To conclude then our History of this Educational Order, we have one synoptical view of it in these twelve or thirteen thousand authors, all of one family. We have much more. This one work "attesting," as De Backer says in his preface, "at one and the same time a prodigious activity and often an indisputable merit," whereof three and a half centuries have been the course in time, and the whole world the place and theatre, is a general record of religion, letters, science, and education, in every country, civilized or barbarous, where the Society of Jesus labored and travelled. And where has it not done so? In many parts of the world it was the first to occupy the field with literary men, who then sent communications to their superiors, or to learned societies, about the manners of different countries, the state of religion there, of letters, science, and education, including reports of their own observations in geography, meteorology, botany, astronomy, mineralogy, etc. Original sources, from which later history in North, South, and Central America is drawing materials, are seen described here as they appeared; so too with regard to Japan, China, Thibet, the Philippine Islands, Hindustan, Syria, as also to-day with respect to the native tongues of the North American Indians.

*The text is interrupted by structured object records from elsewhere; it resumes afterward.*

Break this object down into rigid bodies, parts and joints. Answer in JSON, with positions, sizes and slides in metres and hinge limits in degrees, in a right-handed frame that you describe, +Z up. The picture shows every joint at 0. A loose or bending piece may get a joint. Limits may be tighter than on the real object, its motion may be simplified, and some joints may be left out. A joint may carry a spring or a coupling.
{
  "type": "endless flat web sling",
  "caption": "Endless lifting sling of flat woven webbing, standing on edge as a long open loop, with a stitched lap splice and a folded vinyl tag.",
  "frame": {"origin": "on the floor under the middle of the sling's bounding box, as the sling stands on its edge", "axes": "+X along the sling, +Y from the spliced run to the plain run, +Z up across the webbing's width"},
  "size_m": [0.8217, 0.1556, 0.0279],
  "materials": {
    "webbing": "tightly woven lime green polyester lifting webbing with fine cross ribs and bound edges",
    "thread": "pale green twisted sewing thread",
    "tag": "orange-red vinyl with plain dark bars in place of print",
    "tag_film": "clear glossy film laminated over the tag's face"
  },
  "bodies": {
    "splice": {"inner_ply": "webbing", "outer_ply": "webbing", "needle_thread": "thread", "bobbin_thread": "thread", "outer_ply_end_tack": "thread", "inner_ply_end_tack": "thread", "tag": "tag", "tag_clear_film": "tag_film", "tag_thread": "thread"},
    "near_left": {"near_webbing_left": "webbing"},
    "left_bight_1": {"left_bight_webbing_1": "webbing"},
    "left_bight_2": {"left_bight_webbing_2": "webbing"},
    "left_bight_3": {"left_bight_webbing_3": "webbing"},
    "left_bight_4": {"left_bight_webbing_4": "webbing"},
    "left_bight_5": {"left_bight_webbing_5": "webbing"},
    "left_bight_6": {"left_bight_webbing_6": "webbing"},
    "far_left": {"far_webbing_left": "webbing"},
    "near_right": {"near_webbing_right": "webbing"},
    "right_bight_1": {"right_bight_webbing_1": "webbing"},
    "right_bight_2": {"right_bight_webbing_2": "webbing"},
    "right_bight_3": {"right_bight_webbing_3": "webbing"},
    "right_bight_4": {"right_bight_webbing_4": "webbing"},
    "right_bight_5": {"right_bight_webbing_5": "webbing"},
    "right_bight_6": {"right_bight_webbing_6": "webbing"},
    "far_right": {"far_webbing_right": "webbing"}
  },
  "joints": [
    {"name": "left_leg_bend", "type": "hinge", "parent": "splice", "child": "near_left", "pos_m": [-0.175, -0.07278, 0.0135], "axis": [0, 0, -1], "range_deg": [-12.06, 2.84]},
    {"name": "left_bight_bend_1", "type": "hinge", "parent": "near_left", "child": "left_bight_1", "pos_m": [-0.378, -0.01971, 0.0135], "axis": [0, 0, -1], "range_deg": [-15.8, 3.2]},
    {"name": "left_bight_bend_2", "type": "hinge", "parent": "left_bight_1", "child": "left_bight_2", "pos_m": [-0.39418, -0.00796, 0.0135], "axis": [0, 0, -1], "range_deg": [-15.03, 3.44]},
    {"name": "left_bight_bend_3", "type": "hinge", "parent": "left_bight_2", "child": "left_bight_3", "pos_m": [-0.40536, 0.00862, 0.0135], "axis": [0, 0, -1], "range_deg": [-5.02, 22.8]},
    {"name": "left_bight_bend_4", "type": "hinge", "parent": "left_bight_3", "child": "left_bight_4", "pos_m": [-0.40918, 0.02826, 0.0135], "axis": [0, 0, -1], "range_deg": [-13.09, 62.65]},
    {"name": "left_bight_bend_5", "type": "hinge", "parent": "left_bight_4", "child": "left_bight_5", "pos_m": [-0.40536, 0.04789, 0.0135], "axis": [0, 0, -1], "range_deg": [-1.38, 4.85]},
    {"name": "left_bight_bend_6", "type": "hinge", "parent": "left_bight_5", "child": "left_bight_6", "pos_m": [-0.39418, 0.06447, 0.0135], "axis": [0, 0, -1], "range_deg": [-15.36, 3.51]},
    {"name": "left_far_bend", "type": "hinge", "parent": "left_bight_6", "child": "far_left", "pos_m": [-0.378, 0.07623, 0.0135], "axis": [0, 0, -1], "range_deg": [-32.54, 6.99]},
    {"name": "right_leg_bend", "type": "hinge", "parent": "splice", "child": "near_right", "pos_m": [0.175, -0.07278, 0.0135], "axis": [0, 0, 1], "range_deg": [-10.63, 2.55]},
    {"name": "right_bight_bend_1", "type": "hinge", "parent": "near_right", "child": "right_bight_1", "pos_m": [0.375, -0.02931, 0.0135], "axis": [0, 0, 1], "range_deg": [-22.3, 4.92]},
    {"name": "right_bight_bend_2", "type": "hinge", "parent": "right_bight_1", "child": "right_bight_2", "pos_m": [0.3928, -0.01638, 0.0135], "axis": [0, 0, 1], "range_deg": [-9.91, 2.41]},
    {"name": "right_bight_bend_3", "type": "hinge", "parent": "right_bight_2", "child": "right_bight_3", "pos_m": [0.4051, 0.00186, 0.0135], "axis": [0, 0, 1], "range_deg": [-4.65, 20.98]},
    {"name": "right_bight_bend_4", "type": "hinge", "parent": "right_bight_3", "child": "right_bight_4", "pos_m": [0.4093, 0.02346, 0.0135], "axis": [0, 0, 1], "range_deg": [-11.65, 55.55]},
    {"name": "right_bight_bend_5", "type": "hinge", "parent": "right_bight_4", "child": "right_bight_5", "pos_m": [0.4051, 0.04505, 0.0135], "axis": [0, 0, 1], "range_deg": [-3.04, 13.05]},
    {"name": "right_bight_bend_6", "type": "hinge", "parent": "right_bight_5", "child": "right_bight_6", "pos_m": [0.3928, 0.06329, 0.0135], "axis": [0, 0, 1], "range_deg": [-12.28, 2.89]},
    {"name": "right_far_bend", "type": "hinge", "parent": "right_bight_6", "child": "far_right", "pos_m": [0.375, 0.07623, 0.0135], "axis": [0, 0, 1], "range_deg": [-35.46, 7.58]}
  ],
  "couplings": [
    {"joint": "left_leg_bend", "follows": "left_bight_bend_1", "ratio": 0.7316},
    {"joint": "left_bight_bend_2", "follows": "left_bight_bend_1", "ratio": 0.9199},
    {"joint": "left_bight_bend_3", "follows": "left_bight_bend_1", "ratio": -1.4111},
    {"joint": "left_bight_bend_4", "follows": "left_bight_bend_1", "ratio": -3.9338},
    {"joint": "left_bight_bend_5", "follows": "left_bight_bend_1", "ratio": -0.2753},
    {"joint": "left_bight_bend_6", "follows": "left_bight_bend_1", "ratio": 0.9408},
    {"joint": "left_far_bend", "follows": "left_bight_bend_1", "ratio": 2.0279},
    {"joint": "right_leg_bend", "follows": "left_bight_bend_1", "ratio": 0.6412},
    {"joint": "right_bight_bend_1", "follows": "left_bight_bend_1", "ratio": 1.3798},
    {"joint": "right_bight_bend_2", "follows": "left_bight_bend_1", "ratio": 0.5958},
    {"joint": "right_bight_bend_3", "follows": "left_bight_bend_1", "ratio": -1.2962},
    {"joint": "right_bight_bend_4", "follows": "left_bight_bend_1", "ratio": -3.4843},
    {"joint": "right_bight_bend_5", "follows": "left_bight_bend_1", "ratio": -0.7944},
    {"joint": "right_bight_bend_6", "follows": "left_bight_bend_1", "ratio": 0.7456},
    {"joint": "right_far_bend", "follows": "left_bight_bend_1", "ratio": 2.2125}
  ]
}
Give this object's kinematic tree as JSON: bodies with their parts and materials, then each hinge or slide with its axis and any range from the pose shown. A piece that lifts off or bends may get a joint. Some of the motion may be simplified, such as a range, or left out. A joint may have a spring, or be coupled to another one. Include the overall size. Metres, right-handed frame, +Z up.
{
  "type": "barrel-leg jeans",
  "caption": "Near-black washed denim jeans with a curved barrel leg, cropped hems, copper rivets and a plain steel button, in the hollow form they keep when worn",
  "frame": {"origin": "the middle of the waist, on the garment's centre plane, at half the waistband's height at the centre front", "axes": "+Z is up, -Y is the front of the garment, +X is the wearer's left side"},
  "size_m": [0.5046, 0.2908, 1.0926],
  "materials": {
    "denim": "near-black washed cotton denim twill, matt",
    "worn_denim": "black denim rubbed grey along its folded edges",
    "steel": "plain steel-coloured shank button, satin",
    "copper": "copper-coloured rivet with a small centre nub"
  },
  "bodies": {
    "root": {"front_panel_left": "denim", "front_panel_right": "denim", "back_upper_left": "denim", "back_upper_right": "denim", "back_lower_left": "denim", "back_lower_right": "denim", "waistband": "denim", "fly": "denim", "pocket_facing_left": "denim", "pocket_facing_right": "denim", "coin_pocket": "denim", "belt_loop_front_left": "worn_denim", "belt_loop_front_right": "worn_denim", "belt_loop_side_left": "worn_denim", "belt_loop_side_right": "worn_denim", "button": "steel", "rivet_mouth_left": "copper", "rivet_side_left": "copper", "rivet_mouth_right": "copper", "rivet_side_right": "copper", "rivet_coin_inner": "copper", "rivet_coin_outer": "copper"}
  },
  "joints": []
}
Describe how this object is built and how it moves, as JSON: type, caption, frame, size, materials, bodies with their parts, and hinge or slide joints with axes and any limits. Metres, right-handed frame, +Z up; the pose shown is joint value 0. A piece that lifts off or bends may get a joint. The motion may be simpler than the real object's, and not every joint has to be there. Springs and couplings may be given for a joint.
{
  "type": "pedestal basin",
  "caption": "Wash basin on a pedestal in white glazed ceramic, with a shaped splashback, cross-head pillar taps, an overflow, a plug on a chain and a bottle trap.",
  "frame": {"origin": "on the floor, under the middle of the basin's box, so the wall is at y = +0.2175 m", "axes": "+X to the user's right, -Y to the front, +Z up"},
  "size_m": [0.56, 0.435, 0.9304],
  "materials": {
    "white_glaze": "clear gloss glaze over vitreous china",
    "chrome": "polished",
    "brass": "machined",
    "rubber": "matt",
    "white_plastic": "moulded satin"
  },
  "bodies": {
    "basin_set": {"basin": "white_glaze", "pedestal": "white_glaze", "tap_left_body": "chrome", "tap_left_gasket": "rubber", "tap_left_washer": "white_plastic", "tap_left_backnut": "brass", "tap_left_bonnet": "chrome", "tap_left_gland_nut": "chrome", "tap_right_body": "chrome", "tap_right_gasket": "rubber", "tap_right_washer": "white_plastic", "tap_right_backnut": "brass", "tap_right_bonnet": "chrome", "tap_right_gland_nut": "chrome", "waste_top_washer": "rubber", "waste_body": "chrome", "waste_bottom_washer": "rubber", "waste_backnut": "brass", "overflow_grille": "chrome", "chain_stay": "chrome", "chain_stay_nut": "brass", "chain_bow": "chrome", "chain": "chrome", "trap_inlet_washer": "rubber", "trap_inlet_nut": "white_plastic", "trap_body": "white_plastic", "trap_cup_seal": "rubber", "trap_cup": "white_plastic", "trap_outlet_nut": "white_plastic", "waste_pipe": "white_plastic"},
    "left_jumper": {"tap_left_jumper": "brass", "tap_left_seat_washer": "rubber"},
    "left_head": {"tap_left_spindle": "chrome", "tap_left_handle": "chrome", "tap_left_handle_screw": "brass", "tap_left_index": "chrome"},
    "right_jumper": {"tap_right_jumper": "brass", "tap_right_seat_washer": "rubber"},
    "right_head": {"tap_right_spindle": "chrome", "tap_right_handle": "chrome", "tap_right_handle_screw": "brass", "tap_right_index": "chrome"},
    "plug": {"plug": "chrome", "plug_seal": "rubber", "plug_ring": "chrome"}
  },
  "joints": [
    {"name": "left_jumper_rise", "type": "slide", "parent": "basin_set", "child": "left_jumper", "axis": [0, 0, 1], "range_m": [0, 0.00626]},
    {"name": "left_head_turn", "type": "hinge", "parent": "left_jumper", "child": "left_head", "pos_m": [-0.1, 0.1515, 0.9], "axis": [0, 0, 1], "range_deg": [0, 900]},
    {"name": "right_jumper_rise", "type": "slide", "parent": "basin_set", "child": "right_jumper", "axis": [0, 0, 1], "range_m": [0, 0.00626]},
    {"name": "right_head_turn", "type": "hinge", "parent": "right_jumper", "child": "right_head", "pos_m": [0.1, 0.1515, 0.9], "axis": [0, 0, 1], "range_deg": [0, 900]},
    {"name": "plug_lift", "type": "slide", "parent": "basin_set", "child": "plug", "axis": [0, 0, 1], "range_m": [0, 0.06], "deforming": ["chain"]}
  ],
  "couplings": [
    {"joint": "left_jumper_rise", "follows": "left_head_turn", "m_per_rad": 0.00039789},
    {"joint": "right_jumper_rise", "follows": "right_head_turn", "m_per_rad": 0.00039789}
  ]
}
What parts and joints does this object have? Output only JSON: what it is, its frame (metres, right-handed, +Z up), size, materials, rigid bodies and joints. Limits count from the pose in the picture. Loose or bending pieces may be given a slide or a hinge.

Here the record of published literature, described and catalogued according to date, marks the stages of mathematical and physical science, from the end of the sixteenth century onwards, and of magnetic and electrical researches all through last century; as well as the relationship between the books of Jesuit authors and similar or kindred ones, by persons outside the Society, in different countries and of divers religions.

In short, works composed in most of the tongues of the world exhibit the chief periods in universal culture, and the developments elaborated in the civilization of mankind.[143]